6. We have perused the order passed by the Tribunal. The tribunal considering the points for determination as to whether services of a railway servant can be terminated by invoking the provisions of Rule 14(ii) of the rules by dispensing with the enquiry envisaged under Rule 9 of the Rules on the ground of continued absence and his whereabouts being not known despite best efforts to hold the enquiry answered the question raised in the OA in affirmative. The OA was dismissed as there being no merit. The Tribunal has considered Rule 9 and also Rule 14 of the Rules and was of the view that according to Rule 14 the requirement to dispense with the enquiry by the disciplinary authority are two namely, (i) the subjective satisfaction of disciplinary authority about the holding or not holding the disciplinary enquiry; and (ii) recording the reasons in writing to the effect that ,it is not reasonably practicable to hold an enquiry it he manner as provided under the Rules. If the aforesaid two ingredients are fulfilled then only the disciplinary authority instead of adopting the procedure under Rule 9 to impose the major penalty can follow the special procedure as laid down under Rule 14(ii) of the Rules. In the instant case it has been clearly made out that all efforts were made by the respondents to furnish to the petitioner the memo of chargesheet but the same failed. Repeated efforts were made to trace out and serve the memo of chargesheet upon the petitioner who was allegedly fallen ill on 14.1.1984 and did not report for duties thereafter. All the communications sent to him were addressed at his last known address as is evident from the postal endorsements on the envelopes Annexures R/1 and R/2 submitted in the Original Application.

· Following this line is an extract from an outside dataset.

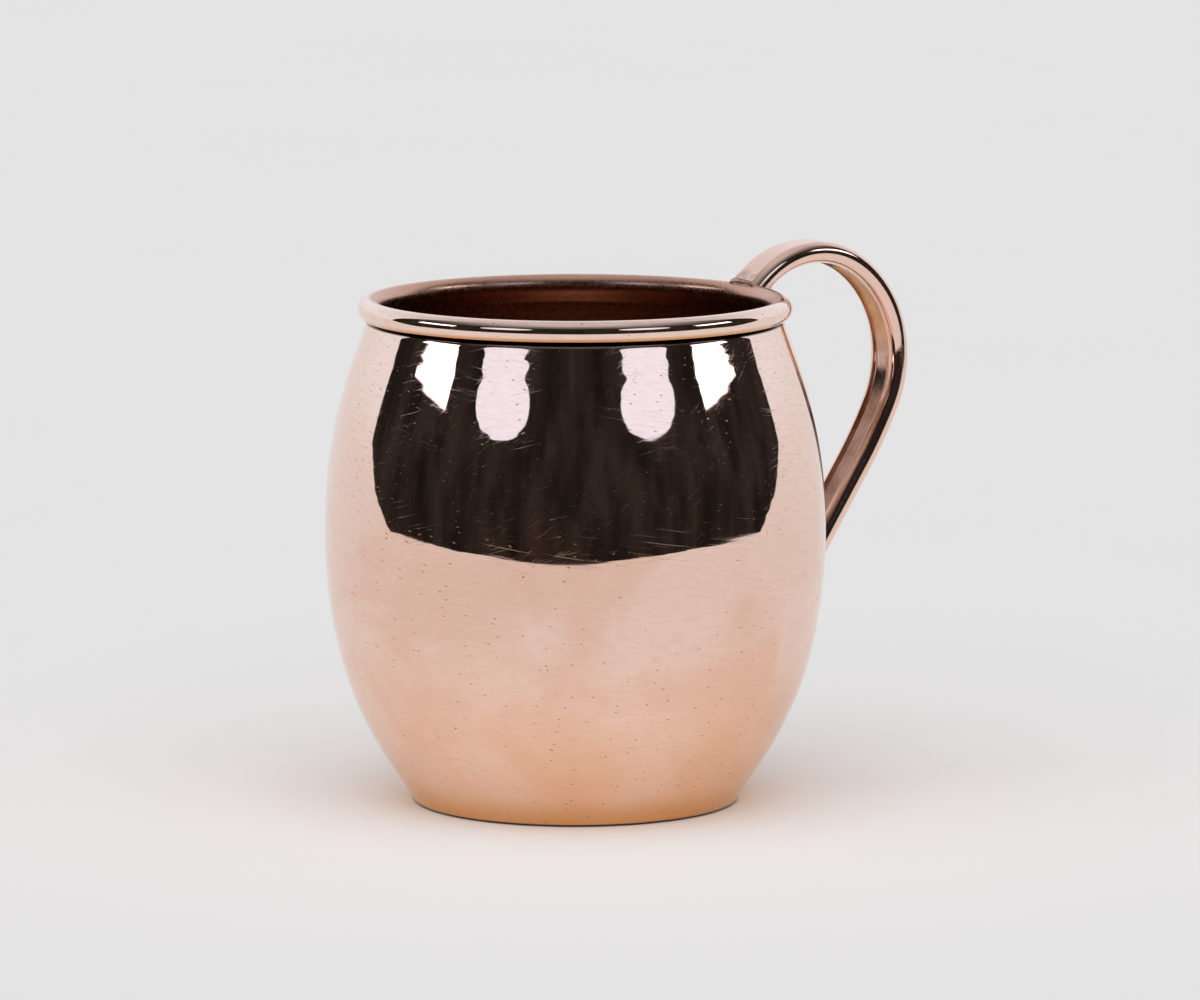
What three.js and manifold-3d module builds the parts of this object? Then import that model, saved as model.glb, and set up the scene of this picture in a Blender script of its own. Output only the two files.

7. Under these circumstances, we are of the opinion, that the Tribunal is justified in rejecting the prayers made by the petitioner in the original application and in our opinion since the petitioner himself has absented from duty for a long period without any justifiable cause, he had rightly been removed from service by the orders impugned in the writ petition. Accordingly the writ petition fails and is, dismissed.